Regional & Global Implications
Regionally, improved rail and port infrastructure in Kenya strengthens East Africa’s connectivity, with potential spillover benefits for landlocked neighbors such as Uganda, Rwanda, and South Sudan. Enhanced digital and energy cooperation could also foster cross-border power trade and digital services integration.
Globally, the agreements underscore a shifting landscape in which multiple powers—China, the EU, Gulf states, India—compete and collaborate in African infrastructure and technology markets. Successful French-Kenyan projects may encourage more European states to adopt proactive economic diplomacy in Africa, broadening African states’ menu of options.

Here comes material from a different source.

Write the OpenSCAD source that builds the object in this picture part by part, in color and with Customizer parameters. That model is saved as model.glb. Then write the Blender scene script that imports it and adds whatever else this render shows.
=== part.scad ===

The focus on energy and digital economy is also notable in the context of climate commitments and cyber governance. Partnerships in these domains can shape standards for data protection, digital taxation, and green transition pathways across the region.
Outlook & Way Forward
In the near term, watch for detailed project documents and financing structures for the rail, port, and energy deals. Key indicators of seriousness will be timelines for feasibility studies, tendering processes, and financial closure. Any early moves to involve Kenyan firms and labor in implementation will be important for domestic political support.

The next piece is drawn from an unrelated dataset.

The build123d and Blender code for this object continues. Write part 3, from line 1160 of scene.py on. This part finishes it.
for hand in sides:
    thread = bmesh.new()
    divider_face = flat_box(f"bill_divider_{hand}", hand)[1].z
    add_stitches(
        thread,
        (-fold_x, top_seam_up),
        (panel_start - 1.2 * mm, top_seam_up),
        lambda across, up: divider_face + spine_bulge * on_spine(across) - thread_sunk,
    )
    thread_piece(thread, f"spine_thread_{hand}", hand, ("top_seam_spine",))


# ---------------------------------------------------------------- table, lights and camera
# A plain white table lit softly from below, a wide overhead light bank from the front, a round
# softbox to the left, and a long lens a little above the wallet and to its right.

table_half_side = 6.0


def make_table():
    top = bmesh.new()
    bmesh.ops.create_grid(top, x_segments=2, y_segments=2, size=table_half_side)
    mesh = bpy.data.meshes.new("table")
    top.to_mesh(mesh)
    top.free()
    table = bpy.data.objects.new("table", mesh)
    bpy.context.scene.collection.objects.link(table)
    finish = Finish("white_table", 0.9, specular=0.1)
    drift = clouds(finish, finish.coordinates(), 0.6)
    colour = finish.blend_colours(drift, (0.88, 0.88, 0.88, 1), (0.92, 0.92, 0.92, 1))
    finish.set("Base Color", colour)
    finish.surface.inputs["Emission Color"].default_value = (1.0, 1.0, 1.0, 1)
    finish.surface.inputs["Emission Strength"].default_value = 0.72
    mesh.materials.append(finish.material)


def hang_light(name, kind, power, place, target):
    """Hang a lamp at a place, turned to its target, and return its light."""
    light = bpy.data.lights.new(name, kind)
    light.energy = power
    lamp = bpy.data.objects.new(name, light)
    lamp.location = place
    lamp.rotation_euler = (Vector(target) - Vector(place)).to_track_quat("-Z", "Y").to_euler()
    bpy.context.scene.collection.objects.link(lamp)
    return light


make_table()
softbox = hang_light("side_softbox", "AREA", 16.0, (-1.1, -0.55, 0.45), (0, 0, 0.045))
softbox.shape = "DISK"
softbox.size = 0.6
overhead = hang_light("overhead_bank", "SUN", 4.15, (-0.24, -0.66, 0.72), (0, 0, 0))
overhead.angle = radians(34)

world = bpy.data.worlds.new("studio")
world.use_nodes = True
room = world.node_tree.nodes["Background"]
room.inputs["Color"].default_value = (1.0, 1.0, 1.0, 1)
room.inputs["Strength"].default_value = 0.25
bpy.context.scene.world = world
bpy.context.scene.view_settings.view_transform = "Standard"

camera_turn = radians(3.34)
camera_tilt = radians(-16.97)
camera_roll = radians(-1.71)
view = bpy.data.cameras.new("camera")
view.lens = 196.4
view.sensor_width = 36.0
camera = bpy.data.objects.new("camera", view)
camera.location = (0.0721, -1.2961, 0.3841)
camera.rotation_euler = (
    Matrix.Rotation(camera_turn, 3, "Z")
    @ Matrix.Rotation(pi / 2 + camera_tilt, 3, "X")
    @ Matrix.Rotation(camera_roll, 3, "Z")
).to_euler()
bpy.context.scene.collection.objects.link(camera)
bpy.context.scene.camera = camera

Over the medium term, the success of these agreements will hinge on governance: cost control, transparency, and long-term maintenance. If the Nairobi commuter rail rehabilitation meets deadlines and performance targets, it will strengthen the case for further French-backed projects in East Africa.
Strategically, the 11 May agreements highlight Kenya’s growing role as a platform for external powers seeking to engage Africa on new terms. Observers should monitor whether this model—diversified partnerships focused on infrastructure, energy transition, and digitalization—becomes a template for other African capitals seeking to maximize leverage amid intensifying great-power competition on the continent.